[FFmpeg-user] fftfilt
Michael Koch
astroelectronic at t-online.de
Thu Oct 14 17:13:48 EEST 2021
Am 14.10.2021 um 13:29 schrieb Michael Koch:
> Am 14.10.2021 um 13:23 schrieb Paul B Mahol:
>> On Thu, Oct 14, 2021 at 1:18 PM Michael Koch
>> <astroelectronic at t-online.de>
>> wrote:
>>
>>> Am 14.10.2021 um 13:11 schrieb Paul B Mahol:
>>>> On Thu, Oct 14, 2021 at 1:08 PM Michael Koch <
>>> astroelectronic at t-online.de>
>>>> wrote:
>>>>
>>>>> Am 14.10.2021 um 13:01 schrieb Paul B Mahol:
>>>>>> On Thu, Oct 14, 2021 at 12:59 PM Michael Koch <
>>>>> astroelectronic at t-online.de>
>>>>>> wrote:
>>>>>>
>>>>>>> Am 14.10.2021 um 12:53 schrieb Paul B Mahol:
>>>>>>>> On Thu, Oct 14, 2021 at 12:29 PM Michael Koch <
>>>>>>> astroelectronic at t-online.de>
>>>>>>>> wrote:
>>>>>>>>
>>>>>>>>> Am 14.10.2021 um 12:07 schrieb Paul B Mahol:
>>>>>>>>>> Sorry but I'm not on windows, so I can not use your script.
>>>>>>>>> Then try the below (slightly improved) version.
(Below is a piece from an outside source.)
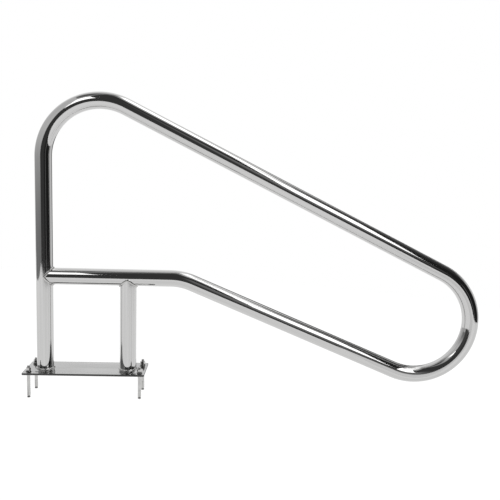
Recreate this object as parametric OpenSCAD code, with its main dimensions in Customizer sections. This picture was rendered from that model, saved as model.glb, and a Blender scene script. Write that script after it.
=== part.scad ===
// Deck-mounted pool handrail: one bent stainless tube, a short support post,
// a drilled base plate, four weld beads and four sleeve anchors.
// Origin: centre of the base plate's underside. +X runs towards the far end of
// the rail, +Z is up, and the tube's centreline lies in the plane y = 0.

/* [Rail tube] */
// Outside diameter of the tube
tube_od = 48.3; // [42:0.1:54]
// Wall thickness of the tube
tube_wall = 1.5; // [1:0.1:3]
// Radius of every bend, measured to the tube's centreline
bend_r = 163; // [140:1:180]
// How much the tube's radius draws in along a bend
bend_draw = 0.1; // [0.1:0.05:0.3]

/* [Rail shape] */
// Height of the top of the rail above the deck
rail_h = 810; // [780:1:840]
// Distance from the rail post's axis to the far end of the rail
rail_reach = 1286; // [1240:1:1330]
// Fall of the hand rail below the horizontal, in degrees
hand_slope = 26; // [24:0.5:28]
// Fall of the lower rail below the horizontal, in degrees
low_slope = 22.5; // [21:0.5:25]
// Height of the crossbar's axis above the deck
bar_h = 280; // [260:1:300]
// Distance between the axes of the rail post and the support post
post_gap = 242; // [220:1:260]

/* [Base plate] */
// Length of the base plate along the rail
plate_l = 350; // [340:1:400]
// Width of the base plate across the rail
plate_w = 120; // [110:1:160]
// Thickness of the base plate
plate_t = 6; // [5:0.5:10]
// Radius of the base plate's corners
corner_r = 4; // [1:0.5:8]
// Diameter of the four anchor holes
hole_d = 11; // [10.6:0.1:12]
// Distance of a hole's centre from the end of the plate
hole_end = 15; // [12:0.5:20]
// Distance of a hole's centre from the side of the plate
hole_side = 20; // [12:0.5:24]

/* [Welds] */
// Leg length of the ring welds on the base plate
ring_leg = 4; // [3:0.5:6]
// Width of the beads where two tubes meet
bead_w = 7; // [6:0.5:9]
// Height of those beads above the tubes
bead_h = 2; // [1.5:0.25:3]
// Root gap between a coped tube end and the tube it is welded to
root_gap = 0.2; // [0.1:0.1:0.5]

/* [Anchors] */
// Overall length of an anchor stud
stud_l = 95; // [90:1:110]
// Diameter of the threaded part of the stud
stud_d = 8; // [8:0.1:8.1]
// Diameter of the plain shank below the thread
shank_d = 7.2; // [6.8:0.1:7.4]
// Largest diameter of the stud's cone
cone_d = 10; // [9.9:0.1:10.2]
// Height of the cone's taper
cone_h = 3.4; // [3.2:0.1:4]
// Height of the cylindrical land at the foot of the cone
land_h = 2; // [1.5:0.1:3]
// Length of the plain shank
shank_l = 34; // [30:1:40]
// Outside diameter of the split sleeve
sleeve_d = 9.6; // [9.5:0.1:9.6]
// Inside diameter of the split sleeve
sleeve_bore = 8.4; // [8.3:0.1:8.5]
// Inside diameter at the sleeve's flared mouth
mouth_d = 9.1; // [9:0.1:9.2]
// Length of the split sleeve
sleeve_l = 72; // [68:1:72]
// Length of the four slots in the sleeve's foot
slot_l = 20; // [15:1:25]
// Width of those slots
slot_w = 1.2; // [0.8:0.1:1.6]
// Diameter of the flat washer
washer_d = 16; // [15:0.5:17]
// Thickness of the flat washer
washer_t = 1.6; // [1.2:0.1:2]
// Bore of the flat washer and of the spring washer
washer_bore = 8.4; // [8.3:0.1:8.8]
// Diameter of the spring washer
spring_d = 13; // [12.5:0.1:14]
// Thickness of the spring washer's section
spring_t = 2; // [1.5:0.1:2.2]
// Height by which the spring washer's ends stand apart
spring_rise = 1; // [0.5:0.1:1.5]
// Width of the nut across its flats
nut_af = 13; // [12.7:0.1:13.2]
// Height of the nut
nut_h = 6.5; // [6:0.1:7]
// Radial clearance between the nut and the stud
nut_gap = 0.05; // [0.03:0.01:0.08]
// Length of stud that stands above the nut
stud_proud = 6; // [4:0.5:8]

/* [Hidden] */

$fn = 96;
cut = 0.5;                                  // overshoot of every cutting shape
lap = 0.5;                                  // length by which straight tube laps over a bend

tube_r = tube_od / 2;
bore_r = tube_r - tube_wall;
rail_x = -post_gap / 2;                     // axis of the rail post
support_x = post_gap / 2;                   // axis of the support post

// Centres of the three bends as [x, z]
top_z = rail_h - tube_r - bend_r;
hand_run = rail_reach - tube_r - 2 * bend_r;
hand_l = hand_run / cos(hand_slope);
top_c = [rail_x + bend_r, top_z];
end_c = [top_c.x + hand_run, top_z - hand_run * tan(hand_slope)];
low_c_z = bar_h - bend_r;
low_c = [end_c.x - (2 * bend_r + cos(low_slope) * (low_c_z - end_c.y)) / sin(low_slope), low_c_z];
low_l = (end_c.x - low_c.x - 2 * bend_r * sin(low_slope)) / cos(low_slope);

// Anchor stack, from the plate's top up
anchor_x = plate_l / 2 - hole_end;
anchor_y = plate_w / 2 - hole_side;
anchor_at = [[-anchor_x, -anchor_y], [anchor_x, -anchor_y], [anchor_x, anchor_y], [-anchor_x, anchor_y]];
spring_z = plate_t + washer_t;
nut_z = spring_z + spring_t + spring_rise;
stud_top = nut_z + nut_h + stud_proud;
stud_foot = stud_top - stud_l;
sleeve_foot = plate_t - sleeve_l;
mouth_h = 2;                                // height of the flare inside the sleeve's foot
seam_w = 0.5;                               // gap of the rolled sleeve's seam
slot_end_d = 2.2;                           // round end of each slot
nut_chamfer = 0.7;                          // height of the nut's chamfer
nut_face_r = nut_af / 2 - 0.3;              // radius of the round flat inside that chamfer
tip_chamfer = 1;                            // chamfer of the stud's tip
split_deg = 12;                             // gap of the spring washer
split_steps = 36;                           // sections of the spring washer's helix

steel = "silver";
bright = "gainsboro";
zinc = "darkgray";

module tube_section(draw = 0) {
    difference() {
        circle(tube_r - draw);
        circle(bore_r - draw);
    }
}

// Straight tube from a point [x, z], falling by slope degrees towards +X
module straight_tube(start, slope, length) {
    translate([start.x, 0, start.y]) rotate([0, 90 + slope, 0])
        translate([0, 0, -lap]) linear_extrude(length + 2 * lap) tube_section();
}

// Bent tube about a centre [x, z], counted from +X towards +Z
module bent_tube(centre, from_deg, sweep) {
    translate([centre.x, 0, centre.y]) rotate([90, 0, 0]) rotate([0, 0, from_deg])
        rotate_extrude(angle = sweep) translate([bend_r, 0]) tube_section(bend_draw);
}

function on_bend(centre, deg) = centre + bend_r * [cos(deg), sin(deg)];

module rail_tube() {
    color(bright) {
        translate([rail_x, 0, plate_t]) linear_extrude(top_z - plate_t + lap) tube_section();
        bent_tube(top_c, 90 - hand_slope, 90 + hand_slope);
        straight_tube(on_bend(top_c, 90 - hand_slope), hand_slope, hand_l);
        bent_tube(end_c, -90 - low_slope, 180 + low_slope - hand_slope);
        straight_tube(on_bend(low_c, 90 - low_slope), low_slope, low_l);
        bent_tube(low_c, 90 - low_slope, low_slope);
        difference() {
            straight_tube([rail_x, bar_h], 0, low_c.x - rail_x);
            translate([rail_x, 0, 0]) cylinder(r = tube_r + root_gap, h = rail_h);
        }
    }
}

module support_post() {
    color(bright) difference() {
        translate([support_x, 0, plate_t]) linear_extrude(bar_h - plate_t) tube_section();
        translate([support_x, 0, bar_h]) rotate([0, 90, 0])
            cylinder(r = tube_r + root_gap, h = tube_od + 2 * cut, center = true);
    }
}

module plate_outline() {
    square([plate_l - 2 * corner_r, plate_w], center = true);
    square([plate_l, plate_w - 2 * corner_r], center = true);
    for (sx = [-1, 1]) for (sy = [-1, 1])
        translate([sx * (plate_l / 2 - corner_r), sy * (plate_w / 2 - corner_r)]) circle(corner_r);
}

module base_plate() {
    color(steel) difference() {
        linear_extrude(plate_t) plate_outline();
        for (at = anchor_at) translate([at.x, at.y, -cut]) cylinder(d = hole_d, h = plate_t + 2 * cut);
    }
}

// Convex fillet bead round the foot of a post
module ring_weld(x) {
    color(steel) translate([x, 0, plate_t]) rotate_extrude() translate([tube_r, 0]) intersection() {
        circle(ring_leg, $fn = 48);
        square(ring_leg);
    }
}

// Bead along the seam of a tube that runs along +X and ends on an upright tube
module saddle_weld() {
    reach = 2 * tube_od;
    outer_r = tube_r + bead_h;
    color(steel) difference() {
        intersection() {
            cylinder(r = outer_r, h = reach, center = true);
            translate([-bead_w / 2, 0, 0]) rotate([0, 90, 0]) cylinder(r = outer_r, h = reach);
            union() {
                for (tilt = [-45, 45]) rotate([0, tilt, 0]) cube([reach, reach, bead_w], center = true);
            }
        }
        cylinder(r = tube_r, h = reach, center = true);
        rotate([0, 90, 0]) cylinder(r = tube_r, h = 2 * reach, center = true);
    }
}

module crossbar_weld() {
    translate([rail_x, 0, bar_h]) saddle_weld();
}

module support_weld() {
    translate([support_x, 0, bar_h]) rotate([0, 90, 0]) saddle_weld();
}

module anchor_stud() {
    land_z = stud_foot + land_h;
    cone_z = land_z + cone_h;
    thread_z = cone_z + shank_l;
    color(zinc) rotate_extrude() polygon([
        [0, stud_foot],
        [cone_d / 2, stud_foot],
        [cone_d / 2, land_z],
        [shank_d / 2, cone_z],
        [shank_d / 2, thread_z],
        [stud_d / 2, thread_z],
        [stud_d / 2, stud_top - tip_chamfer],
        [stud_d / 2 - tip_chamfer, stud_top],
        [0, stud_top]
    ]);
}

module anchor_sleeve() {
    slot_top = sleeve_foot + slot_l;
    color(zinc) difference() {
        rotate_extrude() polygon([
            [mouth_d / 2, sleeve_foot],
            [sleeve_d / 2, sleeve_foot],
            [sleeve_d / 2, plate_t],
            [sleeve_bore / 2, plate_t],
            [sleeve_bore / 2, sleeve_foot + mouth_h]
        ]);
        for (turn = [0, 90]) rotate([0, 0, turn]) {
            translate([-sleeve_d, -slot_w / 2, sleeve_foot - cut]) cube([2 * sleeve_d, slot_w, slot_l + cut]);
            translate([0, 0, slot_top]) rotate([0, 90, 0])
                cylinder(d = slot_end_d, h = 2 * sleeve_d, center = true, $fn = 32);
        }
        rotate([0, 0, 45]) translate([0, -seam_w / 2, sleeve_foot - cut])
            cube([sleeve_d, seam_w, sleeve_l + 2 * cut]);
    }
}

module flat_washer() {
    color(zinc) translate([0, 0, plate_t]) difference() {
        cylinder(d = washer_d, h = washer_t);
        translate([0, 0, -cut]) cylinder(d = washer_bore, h = washer_t + 2 * cut);
    }
}

// Split ring whose two ends stand apart by spring_rise
module spring_washer() {
    corners = [[washer_bore / 2, 0], [spring_d / 2, 0], [spring_d / 2, spring_t], [washer_bore / 2, spring_t]];
    points = [
        for (i = [0:split_steps]) let (a = split_deg / 2 + (360 - split_deg) * i / split_steps)
            for (c = corners) [c.x * cos(a), c.x * sin(a), spring_z + c.y + spring_rise * i / split_steps]
    ];
    sides = [
        for (i = [0:split_steps - 1]) for (j = [0:3]) let (a = 4 * i + j, b = 4 * i + (j + 1) % 4)
            each [[a, a + 4, b + 4], [a, b + 4, b]]
    ];
    last = 4 * split_steps;
    ends = [[0, 1, 2, 3], [last + 3, last + 2, last + 1, last]];
    color(zinc) polyhedron(points, concat(sides, ends));
}

module hex_nut() {
    corner = nut_af / 2 / cos(30);
    clear_r = corner + cut;
    color(zinc) difference() {
        intersection() {
            translate([0, 0, nut_z]) cylinder(r = corner, h = nut_h, $fn = 6);
            rotate_extrude() polygon([
                [0, nut_z],
                [nut_face_r, nut_z],
                [clear_r, nut_z + nut_chamfer],
                [clear_r, nut_z + nut_h - nut_chamfer],
                [nut_face_r, nut_z + nut_h],
                [0, nut_z + nut_h]
            ]);
        }
        translate([0, 0, nut_z - cut]) cylinder(r = stud_d / 2 + nut_gap, h = nut_h + 2 * cut);
    }
}

base_plate();
rail_tube();
support_post();
ring_weld(rail_x);  // weld_rail_to_plate
ring_weld(support_x);  // weld_support_to_plate
crossbar_weld();  // weld_crossbar_to_rail
support_weld();  // weld_support_to_crossbar
for (i = [1:4]) translate([anchor_at[i - 1].x, anchor_at[i - 1].y, 0]) {
    anchor_sleeve();
    anchor_stud();
    flat_washer();
    spring_washer();
    hex_nut();
}
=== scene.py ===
"""Polished stainless pool handrail: detailed pieces, materials, camera and studio around
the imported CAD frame."""

import math

import bmesh
import bpy
from mathutils import Matrix, Vector, noise


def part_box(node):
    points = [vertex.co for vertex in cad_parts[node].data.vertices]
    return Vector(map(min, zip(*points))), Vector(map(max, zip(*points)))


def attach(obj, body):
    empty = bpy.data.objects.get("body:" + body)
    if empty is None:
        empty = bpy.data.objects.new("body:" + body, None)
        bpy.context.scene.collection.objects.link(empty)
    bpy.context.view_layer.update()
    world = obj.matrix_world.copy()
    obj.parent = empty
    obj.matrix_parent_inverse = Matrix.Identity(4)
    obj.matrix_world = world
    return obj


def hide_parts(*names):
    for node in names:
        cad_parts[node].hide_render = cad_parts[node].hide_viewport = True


MM = 0.001
TAU = 2 * math.pi

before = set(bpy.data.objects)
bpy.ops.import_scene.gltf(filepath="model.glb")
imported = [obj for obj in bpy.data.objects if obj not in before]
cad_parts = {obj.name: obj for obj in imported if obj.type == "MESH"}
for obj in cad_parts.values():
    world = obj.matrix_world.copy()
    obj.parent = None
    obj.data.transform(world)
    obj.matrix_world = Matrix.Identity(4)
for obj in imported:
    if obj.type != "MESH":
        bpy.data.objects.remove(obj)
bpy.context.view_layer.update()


# ---------------------------------------------------------------- sizes, in metres
# Read from the frame
rail_low, rail_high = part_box("rail_tube")
plate_low, plate_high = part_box("base_plate")
support_low, support_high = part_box("support_post")
stud_low, stud_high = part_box("anchor_stud_1")
washer_low, washer_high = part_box("flat_washer_1")
spring_low, spring_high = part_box("spring_washer_1")
nut_low, nut_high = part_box("hex_nut_1")

TUBE_R = (rail_high.y - rail_low.y) / 2
RAIL_X = rail_low.x + TUBE_R
SUPPORT_X = (support_low.x + support_high.x) / 2
PLATE_TOP = plate_high.z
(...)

It would
>>>>>>>>> become much
>>>>>>>>> simpler with variables:
>>>>>>>>> ARRAY_H = pow(2,ceil(log(ceil(W*10/9))/log(2)))
>>>>>>>>> ARRAY_V = pow(2,ceil(log(ceil(H*10/9))/log(2)))
>>>>>>>>>
>>>>>>>>> The test image contains wavelengths from 4 to 8 (in the
>>>>>>>>> center) to
>>> 16
>>>>>>>>> pixels per linepair.
>>>>>>>>> The filter wavelength is independant of input size. You can
>>>>>>>>> change
>>> the
>>>>>>>>> size in the first command (but it must be 1:1 aspect ratio,
>>> otherwise
>>>>>>>>> hstack would fail)
>>>>>>>>>
>>>>>>>> Since when hstack fails because of different aspect ratio?
>>>>>>> Because I first make the left half of the test image, then
>>>>>>> transpose
>>> it
>>>>>>> and then hstack them together
>>>>>>>
>>>>>>> The fftfilt examples do of course work with any aspect ratio.
>>>>>>>
>>>>>> I think you do not understand what aspect ratio really means.
>>>>> width / height
>>>>>
>>>> Doesn't all this introduces aliasing if not using power of 2 width and
>>>> height square dimensions?
>>> I'm not sure if I understand what you mean. Do you see a significant
>>> difference if you make the input size 250x250 or 256x256?
>>>
>>
>> it did for first test.png you sent
>
This is the command line for the lowpass filter, where the filter
freqency isn't a function of input size. The constant "8" is the filter
wavelength in pixels per linepair.
ffmpeg -i test.png -vf
scale=2*iw:2*ih,fftfilt=dc_Y=0:dc_U=0:dc_V=0:weight_Y='lte(hypot(X/pow(2,ceil(log(ceil(W*10/9))/log(2))),Y/pow(2,ceil(log(ceil(H*10/9))/log(2)))),1.0/8)':weight_U=1:weight_V=1,scale=iw/2:ih/2
-y lowpass.png
With two new variables for the FFT array size
ARRAY_H = pow(2,ceil(log(ceil(W*10/9))/log(2)))
ARRAY_V = pow(2,ceil(log(ceil(H*10/9))/log(2)))
the command line could be simplified to:
ffmpeg -i test.png -vf
scale=2*iw:2*ih,fftfilt=dc_Y=0:dc_U=0:dc_V=0:weight_Y='lte(hypot(X/ARRAY_H,Y/ARRAY_V),1.0/8)':weight_U=1:weight_V=1,scale=iw/2:ih/2
-y lowpass.png
It's possble to simplify even more by defining
X_REL = X / ARRAY_H
Y_REL = Y / ARRAY_V
Then the command line is
ffmpeg -i test.png -vf
scale=2*iw:2*ih,fftfilt=dc_Y=0:dc_U=0:dc_V=0:weight_Y='lte(hypot(X_REL,Y_REL),1.0/8)':weight_U=1:weight_V=1,scale=iw/2:ih/2
-y lowpass.png
By the way, fftfilt also has another problem. If the image contains the
highest possible frequency (pixels are black, white, black, white and so
on), this can't be filtered out with a lowpass filter. I think that's
because of the YUV subsampling. As a workaround I did scale the image up
before filtering and scale down after filtering.